Una volta salvaguardati i pilastri della democrazia, si potrà ragionare sui diversi campi d’intervento. C’è una gigantesca questione organizzativa che non va elusa; esistono uffici giudiziari che, a parità di norme e risorse, registrano divari di produttività ragguardevoli. Un buon magistrato non è per forza un buon dirigente, oltreoceano il court manager non è laureato in Giurisprudenza ma in Business administration. Bisogna proseguire nella direzione di una magistratura specializzata per venire incontro alle esigenze delle imprese: le ragioni del diritto e dell’economia non sono destinate a fare a pugni, né può ritenersi libero il Paese dove l’imprenditore onesto ha paura del magistrato.

C’è un’eccessiva domanda di giustizia, un gran numero di illeciti sarebbero affrontati in modo più efficace e celere nell’ambito della stessa amministrazione e, in ogni caso, con metodi di risoluzione extragiudiziale. È necessario separare le carriere di magistrati e giornalisti, non limando l’ennesimo avverbio di un divieto già in vigore, ma introducendo sanzioni effettivamente dissuasive (una multa di poche decine di euro non lo è). E, infine, quale effetto deflattivo avrebbe sul carico pendente l’introduzione
di una regola semplice semplice: se lo Stato ti assolve, nessun tribunale può processarti una seconda volta per i medesimi fatti. È il principio del ne bis in idem, un’invenzione degli antichi romani.

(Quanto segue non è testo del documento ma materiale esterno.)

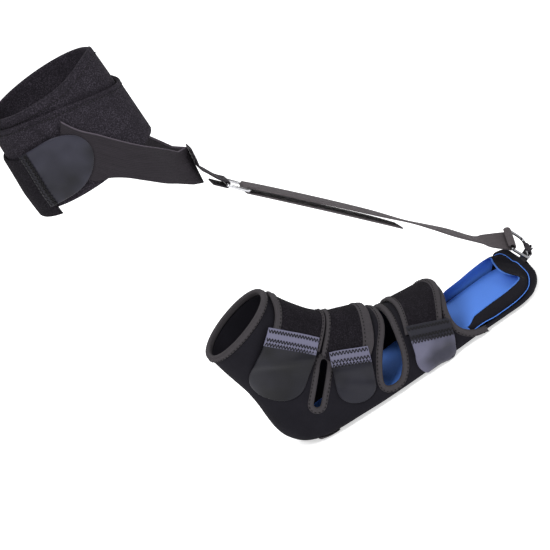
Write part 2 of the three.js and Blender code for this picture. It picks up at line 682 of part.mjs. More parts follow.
// Yoke band: webbing from under the calf tab round to a fold in front of the shin.
// Columns: turn and height of the upper edge, turn and height of the lower edge; heights
// are shares of CUFF_HEIGHT over CUFF_FOOT.
const YOKE = [
  [94, 0.742, 116, 0.350],
  [86, 0.577, 107, 0.186],
  [75, 0.423, 97, 0.052],
  [66, 0.289, 87, 0.000],
  [55, 0.134, 76, -0.103],
  [44, 0.000, 63, -0.268],
  [33, -0.108, 48, -0.443],
  [22, -0.216, 32, -0.577],
  [11, -0.340, 16, -0.711],
  [0, -0.391, 0, -0.391],
];

// The closure starts clear of the yoke's far end, and its tab is sewn to its other end
const closureFrom = 360 - YOKE[0][2] - 8;
const closureTo = 138;
const tabFrom = closureTo + 4;
const tabTo = 85;
const closureMiddle = cuffTop - 0.74 * CUFF_HEIGHT;
const closureOut = wrapOut + 2 * GAP;

function makeClosure() {
  const turns = span(0, 16).map((k) => closureFrom + (closureTo - closureFrom) * k / 16);
  add('calf_closure', calfBand(turns, () => closureMiddle, CLOSURE_WIDTH, () => 1,
    () => closureOut, () => closureOut + CLOSURE_WALL), NEOPRENE);
  const steps = 12;
  const tabTurns = span(0, steps).map((k) => tabFrom
    + (tabTo - tabFrom) * Math.sin(Math.PI / 2 * k / steps));
  const base = closureOut + CLOSURE_WALL + 2 * GAP;
  const round = (share) => Math.sqrt(Math.max(0.03,
    1 - Math.max(0, (tabFrom - tabTurns[Math.round(share * steps)]) / (tabFrom - tabTo) - 0.45)
    ** 2 / 0.3025));
  const middle = (turn) => closureMiddle
    + CALF_TAB_WIDTH * (0.13 + 0.08 * (tabFrom - turn) / (tabFrom - tabTo));
  add('calf_tab', calfBand(tabTurns, middle, CALF_TAB_WIDTH, round,
    () => base, () => base + TAB_WALL), HOOK);
}

const YOKE_LEAVING = 36;
const yokeIn = closureOut + GAP;

function yokeEdge(turn, share, stand) {
  return calfPoint(turn, CUFF_FOOT + share * CUFF_HEIGHT, stand, YOKE_LEAVING);
}

const yokeApex = (stand) => {
  const top = yokeEdge(0, YOKE[YOKE.length - 1][1], stand);
  return [top, top.clone().add(new THREE.Vector3(-0.144 * YOKE_DROP, 0, -YOKE_DROP))];
};

function makeYoke() {
  const across = [0, 0.25, 0.5, 0.75, 1];
  const grid = (stand) => {
    const half = YOKE.slice(0, -1).map(([t1, h1, t2, h2]) => {
      const run = yokeEdge(t1, h1, yokeIn).distanceTo(yokeEdge(t2, h2, yokeIn));
      const most = Math.min(1, YOKE_WIDTH / run);
      return across.map((share) => yokeEdge(
        t1 + (t2 - t1) * share * most, h1 + (h2 - h1) * share * most, stand));
    });
    const mirror = half.map((row) => row.map((p) => new THREE.Vector3(p.x, -p.y, p.z)));
    const [top, low] = yokeApex(stand);
    return [...half, across.map((share) => top.clone().lerp(low, share)), ...mirror.reverse()];
  };
  add('yoke_band', wall(grid(yokeIn + YOKE_WALL), grid(yokeIn)), WEBBING);
}

// Flat webbing through stations, each with its place, its width's direction and its width
function ribbon(stations, thickness) {
  const rings = stations.map(({ at, across, width }, k) => {
    const before = stations[Math.max(k - 1, 0)].at;
    const after = stations[Math.min(k + 1, stations.length - 1)].at;
    const along = after.clone().sub(before).normalize();
    const wide = across.clone().addScaledVector(along, -across.dot(along)).normalize();
    const thick = new THREE.Vector3().crossVectors(along, wide);
    return [[1, 1], [-1, 1], [-1, -1], [1, -1]].map(([a, b]) => at.clone()
      .addScaledVector(wide, a * width / 2).addScaledVector(thick, b * thickness / 2));
  });
  return skin(rings);
}

// Round wire bent to a closed path
function wireRing(path, radius, sides = 8) {
  const centre = path.reduce((sum, q) => sum.add(q), new THREE.Vector3())
    .divideScalar(path.length);
  const rings = path.map((p, k) => {
    const after = path[(k + 1) % path.length];
    const before = path[(k + path.length - 1) % path.length];
    const along = after.clone().sub(before).normalize();
    const out = p.clone().sub(centre);
    out.addScaledVector(along, -out.dot(along)).normalize();
    const up = new THREE.Vector3().crossVectors(along, out);
    return Array.from({ length: sides }, (_, m) => {
      const turn = 2 * Math.PI * m / sides;
      return p.clone().addScaledVector(out, Math.cos(turn) * radius)
        .addScaledVector(up, Math.sin(turn) * radius);
    });
  });
  return skin(rings, true);
}

// The rings' bars, and the line that the pull strap follows from one to the other
const Y_AXIS = new THREE.Vector3(0, 1, 0);
const YOKE_BAR = new THREE.Vector3(FOOT_REACH * 0.298, 0, CUFF_FOOT - CUFF_HEIGHT * 1.113);
const TOE_BAR = new THREE.Vector3(FOOT_REACH * 0.969, FOOT_WIDTH * 0.13, BOOT_HEIGHT * 0.193);
const pull = TOE_BAR.clone().sub(YOKE_BAR);
const pullAim = pull.clone().normalize();
const pullOut = new THREE.Vector3().crossVectors(Y_AXIS, pullAim).normalize();
if (pullOut.x < 0) pullOut.negate();
const bend = WIRE / 2 + GAP + WEBBING_WALL / 2;

const rolled = (degrees) => {
  const turn = degrees * Math.PI / 180;
  return Y_AXIS.clone().multiplyScalar(Math.cos(turn))
    .addScaledVector(pullOut, Math.sin(turn)).normalize();
};

// The wrap of webbing round a bar: places from one turn to another, in the bar's own plane
function wrap(centre, forward, outward, from, to, radius, steps = 7) {
  return Array.from({ length: steps + 1 }, (_, k) => {
    const turn = (from + (to - from) * k / steps) * Math.PI / 180;
    return centre.clone().addScaledVector(forward, Math.cos(turn) * radius)
      .addScaledVector(outward, Math.sin(turn) * radius);
  });
}

// Pull strap: it hangs back under itself from the yoke ring, and ends rolled round the toe bar.
// Columns: share of the way to the toe bar, stand over the straight line in shares of the
// bend's radius, roll in degrees.
const PULL = [
  [0.10, 0.90, 0],
  [0.30, 0.41, 0],
  [0.48, -0.21, -2],
  [0.60, -0.83, -8],
  [0.68, -1.24, -4],
  [0.78, -1.86, 2],
  [0.88, -2.55, 0],
  [0.92, -2.30, 12],
];
const RETURN = [
  [0.575, -2.90, -2],
  [0.48, -2.34, 0],
  [0.30, -1.72, 0],
  [0.10, -1.17, 0],
];
const TOE_ROLL = 25;
const HEM_FROM = -110;
const HEM_TO = 150;

function makePullStrap() {
  const run = (rows) => rows.map(([share, stand, roll]) => ({
    at: YOKE_BAR.clone().addScaledVector(pull, share).addScaledVector(pullOut, stand * bend),
    across: rolled(roll) }));
  const toeOut = new THREE.Vector3().crossVectors(rolled(TOE_ROLL), pullAim).normalize();
  if (toeOut.x < 0) toeOut.negate();
  const narrow = YOKE_RING_WIDTH - WIRE - 2 * RING_CORNER - GAP;
  const stations = [
    ...run(RETURN),
    ...wrap(YOKE_BAR, pullAim, pullOut, 270, 90, bend).map((at) => (
      { at, across: rolled(0), width: narrow })),
    ...run(PULL),
    ...wrap(TOE_BAR, pullAim, toeOut, HEM_FROM, HEM_TO, bend + GAP, 9)
      .map((at) => ({ at, across: rolled(TOE_ROLL) })),
  ];
  add('pull_strap', ribbon(stations.map((s) => ({ width: STRAP_WIDTH, ...s })), WEBBING_WALL),
    STRAP);
}

// Yoke ring: a rectangle of wire between the lead and the pull strap
const ringAim = new THREE.Vector3(0.62, 0, -0.78).normalize();
const ringOut = new THREE.Vector3(0.78, 0, 0.62).normalize();
const leadBar = YOKE_BAR.clone().addScaledVector(ringAim, WIRE - YOKE_RING_LENGTH);

function makeYokeRing() {
  const middle = YOKE_BAR.clone().add(leadBar).multiplyScalar(0.5);
  const halfLong = YOKE_BAR.distanceTo(leadBar) / 2;
  const halfWide = (YOKE_RING_WIDTH - WIRE) / 2;
  const corner = RING_CORNER;
  const path = [];
  for (const [a, b, start] of [[1, 1, 0], [-1, 1, 90], [-1, -1, 180], [1, -1, 270]]) {
    for (const step of [0, 45, 90]) {
      const turn = (start + step) * Math.PI / 180;
      path.push(middle.clone()
        .addScaledVector(ringAim, a * (halfLong - corner) + Math.cos(turn) * corner)
        .addScaledVector(Y_AXIS, b * (halfWide - corner) + Math.sin(turn) * corner));
    }
  }
  add('yoke_ring', wireRing(path, WIRE / 2), CHROME);
}

// Yoke lead: webbing sewn down the yoke's fold, then looped through the ring
function makeYokeLead() {
  const [top, low] = yokeApex(yokeIn + YOKE_WALL);
  const front = new THREE.Vector3(1, 0, 0);
  const stand = GAP + WEBBING_WALL / 2;
  const down = [0.04, 0.3, 0.58].map((share) => top.clone().lerp(low, share)
    .addScaledVector(front, stand));
  const before = leadBar.clone().addScaledVector(ringAim, -YOKE_RING_LENGTH * 0.35)
    .addScaledVector(ringOut, bend);
  const turnOff = down[2].clone().lerp(before, 0.42).addScaledVector(front, -GAP);
  const tail = leadBar.clone().addScaledVector(ringAim, -YOKE_RING_LENGTH * 0.5)
    .addScaledVector(ringOut, -bend * 1.1);
  const places = [...down, turnOff, before,
    ...wrap(leadBar, ringAim, ringOut, 90, -90, bend, 6), tail];
  add('yoke_lead', ribbon(places.map((at) => ({ at, across: Y_AXIS, width: LEAD_WIDTH })),
    WEBBING_WALL), STRAP);
}

// Toe ring: a D of wire whose straight bar is in the strap's roll
const barAim = rolled(TOE_ROLL);
const dropAim = new THREE.Vector3(0.36, 0.06, -0.93);
dropAim.addScaledVector(barAim, -dropAim.dot(barAim)).normalize();
const ringFace = new THREE.Vector3().crossVectors(dropAim, barAim).normalize();
const toeRingEnd = TOE_BAR.clone().addScaledVector(dropAim, TOE_RING_LENGTH);

function makeToeRing() {
  const half = (TOE_RING_WIDTH - WIRE) / 2;
  const corner = RING_CORNER;
  const straight = TOE_RING_LENGTH * 0.35;
  const square = (value) => Math.sign(value) * Math.abs(value) ** 0.5;
  const place = (along, down) => TOE_BAR.clone().addScaledVector(barAim, along)
    .addScaledVector(dropAim, down);
  const path = [];
  const steps = 12;
  for (let k = 0; k <= steps; k += 1) {
    const turn = Math.PI * k / steps;
    path.push(place(square(Math.cos(turn)) * half,
      straight + square(Math.sin(turn)) * (TOE_RING_LENGTH - straight)));
  }
  for (const [hand, turns] of [[-1, [180, 225, 270]], [1, [270, 315, 360]]]) {
    for (const degrees of turns) {
      const turn = degrees * Math.PI / 180;
      path.push(place(hand * (half - corner) + Math.cos(turn) * corner,
        corner + Math.sin(turn) * corner));
    }
  }
  add('toe_ring', wireRing(path, WIRE / 2), CHROME);
}

// Toe loop: webbing from the toe's bumper, round the ring's far end and up inside the ring
function makeToeLoop() {
  const seat = rimTop + GAP + WEBBING_WALL / 2;
  const end = toeRingEnd;
  const base = [[0.952, GAP], [0.965, 2 * GAP]].map(([share, rise]) => ({
    at: new THREE.Vector3(FOOT_REACH * share, end.y, seat + rise), across: Y_AXIS }));
  const round = wrap(end, dropAim, ringFace, -20, 95, bend + 2 * GAP, 6).map((at) => (
    { at, across: barAim }));
  const tail = [[0.27, 1.03], [0.46, 0.41], [0.65, 0.14]].map(([up, stand]) => ({
    at: end.clone().addScaledVector(dropAim, -up * TOE_RING_LENGTH)
      .addScaledVector(ringFace, stand * bend),
    across: barAim }));
  add('toe_loop', ribbon([...base, ...round, ...tail].map((s) => ({ ...s, width: LOOP_WIDTH })),
    WEBBING_WALL), WEBBING);
}

makeSleeve();
makeBindings();
makeCollarBinding();
makeToeGuard();
makeFootbed();
makeHeelPatch();
makeStraps();
makeTabs();
makeCuff();
makeClosure();
makeYoke();
makeYokeLead();
makeYokeRing();
makePullStrap();
makeToeRing();
makeToeLoop();

export default part;
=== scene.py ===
"""Right-hand night splint, dressed in foam fabric, edge tape, webbing and chrome."""
import math

import bmesh
import bpy
import numpy as np
from mathutils import Matrix, Vector
from mathutils.bvhtree import BVHTree


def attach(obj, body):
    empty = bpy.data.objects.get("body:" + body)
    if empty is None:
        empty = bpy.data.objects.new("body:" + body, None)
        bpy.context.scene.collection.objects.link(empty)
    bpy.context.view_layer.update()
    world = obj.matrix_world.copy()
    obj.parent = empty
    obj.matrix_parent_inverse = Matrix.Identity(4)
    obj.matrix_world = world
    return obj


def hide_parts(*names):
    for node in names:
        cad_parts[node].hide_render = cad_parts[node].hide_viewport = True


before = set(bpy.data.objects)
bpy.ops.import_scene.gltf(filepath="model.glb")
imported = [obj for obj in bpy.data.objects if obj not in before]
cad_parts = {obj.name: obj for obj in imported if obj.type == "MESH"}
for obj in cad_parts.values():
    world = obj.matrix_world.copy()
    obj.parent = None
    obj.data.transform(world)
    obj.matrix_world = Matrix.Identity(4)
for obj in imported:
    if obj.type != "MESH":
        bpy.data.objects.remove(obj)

bl_info = {
    "name": "Night splint",
    "version": (1, 0, 0),
    "blender": (4, 5, 0),
    "location": "View3D > Sidebar > Splint",
    "description": "Makes the soft pieces, seams, webbing, rings and finishes of a night splint",
    "category": "Object",
}

MM = 0.001

# Sizes in millimetres; those of the boot, the cuff, the webbing and the rings are the solids'
FOOT_REACH = 290.0
FOOT_WIDTH = 108.0
BOOT_HEIGHT = 154.0
SOLE_DROP = 10.0
RIM_TOP = -2.5
GUARD_HEIGHT = 13.2
CORNER_LIFT = 12.0
CUFF_DEPTH = 118.0
CUFF_WIDTH = 116.0
CUFF_SET_BACK = 18.5
CUFF_FOOT = 356.0
CUFF_HEIGHT = 97.0
CUFF_TOP = CUFF_FOOT + CUFF_HEIGHT
CUFF_WALL = 5.0
BOOT_WALL = 4.0
BOOT_STEPS = 6
BOOT_AROUND = 120
TAPE_LOW = -4.6
TAPE_HIGH = 1.2
STRAP_BASE = 0.6
WEBBING = 2.0
STRAP_WIDTH = 28.0
LEAD_WIDTH = 25.0
YOKE_WIDTH = 45.0
CLOSURE_WIDTH = 66.0
WIRE = 3.2
RING_CORNER = 2.4
YOKE_RING_LENGTH = 26.0
YOKE_RING_HALF = 15.4
TOE_RING_LENGTH = 26.0
TOE_RING_WIDTH = 37.0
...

Nella Via della schiavitù Friedrich von Hayek ricorda che una società imbocca il sentiero dell’autoritarismo quando “si diffonde l’idea che, se si vuole che le cose vengano fatte, le autorità responsabili devono essere liberate dalle catene della procedura democratica”. Serve una classe politica che torni a fare, a decidere. Se così non accadrà, si affermerà l’ingannevole idea che la dittatura dell’algoritmo sia, tutto sommato, un’alternativa preferibile a pastoie procedurali e parlamenti vintage. È la sfida del futuro, anzi, del presente.